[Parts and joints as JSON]
------------------------------------------------------------------------
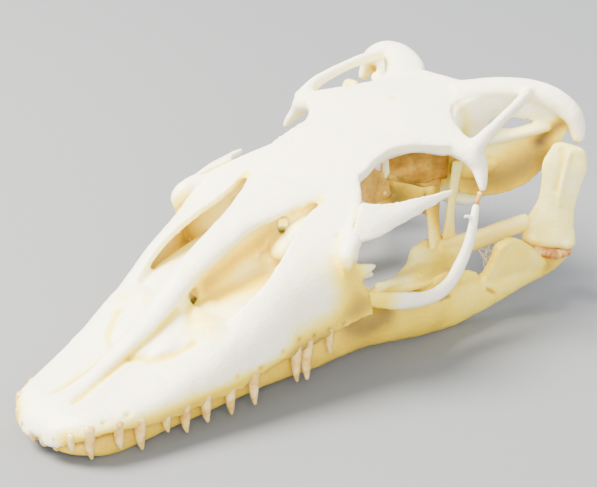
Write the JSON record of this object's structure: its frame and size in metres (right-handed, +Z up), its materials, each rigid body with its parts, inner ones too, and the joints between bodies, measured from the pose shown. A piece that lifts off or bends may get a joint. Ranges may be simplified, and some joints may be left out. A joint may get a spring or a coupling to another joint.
{
  "type": "monitor lizard skull",
  "caption": "Dried skull of a monitor lizard with its lower jaw closed, a long low snout, slit nostrils, large eye openings and thin bone bars behind them.",
  "frame": {"origin": "centre of the bounding box at the height of the table", "axes": "+Z up, -Y towards the tip of the snout, +X towards the animal's left"},
  "size_m": [0.0452, 0.0886, 0.0313],
  "materials": {
    "bone": "dry, softly polished bone",
    "ivory_bone": "dry ivory bone",
    "ochre_bone": "dry bone stained ochre",
    "dried_tissue": "dried brown ligament",
    "dried_membrane": "thin amber dried skin"
  },
  "bodies": {
    "root": {"cranium": "bone", "left_mandible": "ochre_bone", "right_mandible": "ochre_bone", "left_quadrate": "ivory_bone", "right_quadrate": "ivory_bone", "left_jugal": "bone", "right_jugal": "bone", "left_pterygoid": "ivory_bone", "right_pterygoid": "ivory_bone", "left_epipterygoid": "ivory_bone", "right_epipterygoid": "ivory_bone", "left_jaw_ligament": "dried_tissue", "right_jaw_ligament": "dried_tissue", "left_palpebral": "bone", "right_palpebral": "bone", "left_orbit_ligament": "dried_tissue", "orbit_membrane": "dried_membrane"}
  },
  "joints": []
}
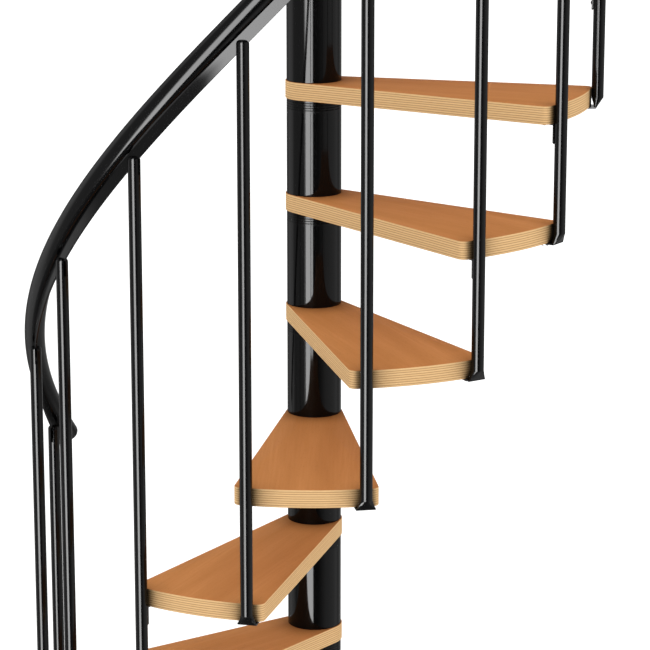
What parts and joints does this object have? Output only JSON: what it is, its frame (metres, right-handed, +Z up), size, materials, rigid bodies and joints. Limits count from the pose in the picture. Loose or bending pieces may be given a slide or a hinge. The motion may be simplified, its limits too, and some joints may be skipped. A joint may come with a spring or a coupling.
{
  "type": "spiral staircase",
  "caption": "Spiral staircase with plywood treads on a round black column, tube balusters and a winding round handrail.",
  "frame": {"origin": "on the column axis at floor level, the centre of the base flange's underside", "axes": "+Z up along the column; the flight climbs counter-clockwise seen from above; the picture looks along +Y"},
  "size_m": [1.198, 1.3656, 3.834],
  "materials": {
    "plywood": "satin varnish",
    "black_gloss": "gloss",
    "column_black": "gloss",
    "plastic_black": "gloss",
    "fittings_black": "satin",
    "pole_steel": "zinc plated"
  },
  "bodies": {
    "root": {"tread_01": "plywood", "tread_02": "plywood", "tread_03": "plywood", "tread_04": "plywood", "tread_05": "plywood", "tread_06": "plywood", "tread_07": "plywood", "tread_08": "plywood", "tread_09": "plywood", "tread_10": "plywood", "tread_11": "plywood", "landing": "plywood", "baluster_00": "black_gloss", "baluster_01": "black_gloss", "baluster_02": "black_gloss", "baluster_03": "black_gloss", "baluster_04": "black_gloss", "baluster_05": "black_gloss", "baluster_06": "black_gloss", "baluster_07": "black_gloss", "baluster_08": "black_gloss", "baluster_09": "black_gloss", "baluster_10": "black_gloss", "baluster_11": "black_gloss", "guard_baluster_1": "black_gloss", "guard_baluster_2": "black_gloss", "guard_baluster_3": "black_gloss", "guard_baluster_4": "black_gloss", "handrail_1": "black_gloss", "handrail_2": "black_gloss", "handrail_3": "black_gloss", "handrail_4": "black_gloss", "handrail_5": "black_gloss", "handrail_6": "black_gloss", "guard_rail": "black_gloss", "column_sleeves": "column_black", "top_sleeve": "column_black", "levelling_rings": "plastic_black", "column_cap": "plastic_black", "rail_end_caps": "plastic_black", "base_flange": "fittings_black", "edge_brackets": "fittings_black", "centre_pole": "pole_steel"}
  },
  "joints": []
}
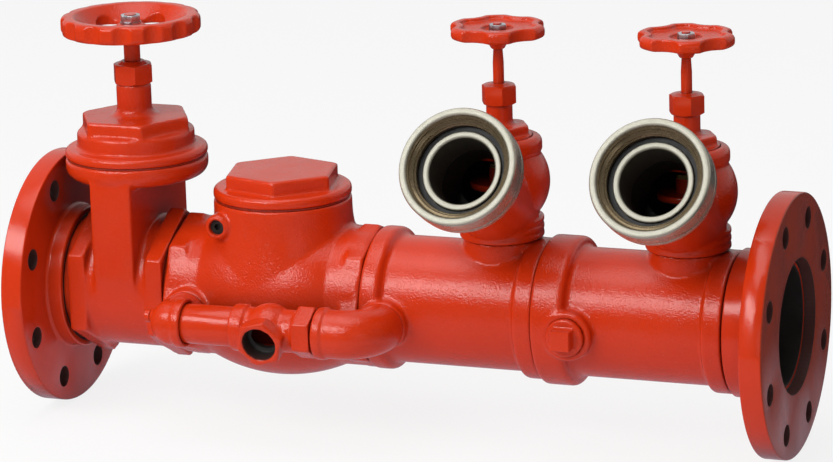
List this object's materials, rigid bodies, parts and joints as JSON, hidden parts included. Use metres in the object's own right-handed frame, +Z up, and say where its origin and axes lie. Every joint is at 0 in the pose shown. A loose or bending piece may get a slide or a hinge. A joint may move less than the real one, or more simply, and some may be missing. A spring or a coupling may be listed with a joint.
{
  "type": "fire department connection",
  "caption": "Flanged horizontal pipe run with a gate valve, a check valve with a bypass, and angled hose inlet valves with swivel couplings and handwheels, for pumping water into a building.",
  "frame": {"origin": "centre of the left flange's outer face", "axes": "+X along the run to the right flange, +Z up along the valve stems, -Y towards the hose inlets"},
  "size_m": [0.669, 0.24, 0.3515],
  "materials": {
    "red_paint": "gloss",
    "pipe_paint": "gloss",
    "nickel": "polished",
    "zinc": "satin",
    "steel": "satin",
    "brass": "satin",
    "rubber": "matte",
    "packing": "matte"
  },
  "bodies": {
    "run": {"left_flange": "red_paint", "left_nipple": "pipe_paint", "gate_body": "red_paint", "gate_bonnet": "red_paint", "gate_bonnet_gasket": "rubber", "gate_packing": "packing", "gate_gland": "brass", "gate_gland_nut": "red_paint", "centre_nipple": "pipe_paint", "check_body": "red_paint", "check_cap": "red_paint", "check_cap_gasket": "rubber", "hinge_pin": "steel", "hinge_plug": "brass", "bypass_left_elbow": "red_paint", "bypass_screw": "red_paint", "bypass_nipple": "red_paint", "bypass_tee": "red_paint", "bypass_right_elbow": "red_paint", "manifold_left": "red_paint", "manifold_right": "red_paint", "manifold_plug": "red_paint", "right_nipple": "pipe_paint", "right_flange": "red_paint", "hose_packings": "packing", "hose_glands": "brass", "hose_gland_nuts": "red_paint", "hose1_body": "red_paint", "hose1_bonnet": "red_paint", "hose1_tailpiece": "nickel", "hose1_swivel_wire": "steel", "hose2_body": "red_paint", "hose2_bonnet": "red_paint", "hose2_tailpiece": "nickel", "hose2_swivel_wire": "steel"},
    "gate_spindle": {"gate_stem": "red_paint", "gate_handwheel": "red_paint", "gate_wheel_washer": "zinc", "gate_wheel_nut": "zinc"},
    "gate_wedge": {"gate_wedge": "brass"},
    "clapper": {"clapper": "brass", "clapper_seal": "rubber", "clapper_arm": "brass", "clapper_nut": "brass"},
    "hose1_disc": {"hose1_disc": "brass", "hose1_disc_seal": "rubber", "hose1_disc_nut": "brass"},
    "hose1_spindle": {"hose1_stem": "red_paint", "hose1_handwheel": "red_paint", "hose1_wheel_nut": "zinc"},
    "hose1_coupling": {"hose1_swivel": "nickel", "hose1_swivel_gasket": "rubber"},
    "hose2_disc": {"hose2_disc": "brass", "hose2_disc_seal": "rubber", "hose2_disc_nut": "brass"},
    "hose2_spindle": {"hose2_stem": "red_paint", "hose2_handwheel": "red_paint", "hose2_wheel_nut": "zinc"},
    "hose2_coupling": {"hose2_swivel": "nickel", "hose2_swivel_gasket": "rubber"}
  },
  "joints": [
    {"name": "gate_turn", "type": "hinge", "parent": "run", "child": "gate_spindle", "pos_m": [0.0825, 0, 0], "axis": [0, 0, 1], "range_deg": [-5280, 0]},
    {"name": "gate_travel", "type": "slide", "parent": "run", "child": "gate_wedge", "axis": [0, 0, 1], "range_m": [-0.088, 0]},
    {"name": "clapper_swing", "type": "hinge", "parent": "run", "child": "clapper", "pos_m": [0.179, 0, 0.066], "axis": [0, -1, 0], "range_deg": [0, 60]},
    {"name": "hose1_lift", "type": "slide", "parent": "run", "child": "hose1_disc", "axis": [0, 0, 1], "range_m": [-0.016, 0.004]},
    {"name": "hose1_turn", "type": "hinge", "parent": "hose1_disc", "child": "hose1_spindle", "pos_m": [0.415, 0, 0], "axis": [0, 0, 1], "range_deg": [-1152, 288]},
    {"name": "hose1_swivel", "type": "hinge", "parent": "run", "child": "hose1_coupling", "pos_m": [0.415, 0, 0.084], "axis": [0, -0.866, 0.5], "continuous": true},
    {"name": "hose2_lift", "type": "slide", "parent": "run", "child": "hose2_disc", "axis": [0, 0, 1], "range_m": [-0.016, 0.004]},
    {"name": "hose2_turn", "type": "hinge", "parent": "hose2_disc", "child": "hose2_spindle", "pos_m": [0.577, 0, 0], "axis": [0, 0, 1], "range_deg": [-1152, 288]},
    {"name": "hose2_swivel", "type": "hinge", "parent": "run", "child": "hose2_coupling", "pos_m": [0.577, 0, 0.084], "axis": [0, -0.866, 0.5], "continuous": true}
  ],
  "couplings": [
    {"joint": "gate_travel", "follows": "gate_turn", "m_per_rad": 0.00095493},
    {"joint": "hose1_lift", "follows": "hose1_turn", "m_per_rad": 0.00079577},
    {"joint": "hose2_lift", "follows": "hose2_turn", "m_per_rad": 0.00079577}
  ]
}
------------------------------------------------------------------------
EXERCISE
Scan the material for lines with the word "picture", and copy each line you find.

RESULT FOR THIS EXERCISE
What parts and joints does this object have? Output only JSON: what it is, its frame (metres, right-handed, +Z up), size, materials, rigid bodies and joints. Limits count from the pose in the picture. Loose or bending pieces may be given a slide or a hinge. The motion may be simplified, its limits too, and some joints may be skipped. A joint may come with a spring or a coupling.
  "frame": {"origin": "on the column axis at floor level, the centre of the base flange's underside", "axes": "+Z up along the column; the flight climbs counter-clockwise seen from above; the picture looks along +Y"},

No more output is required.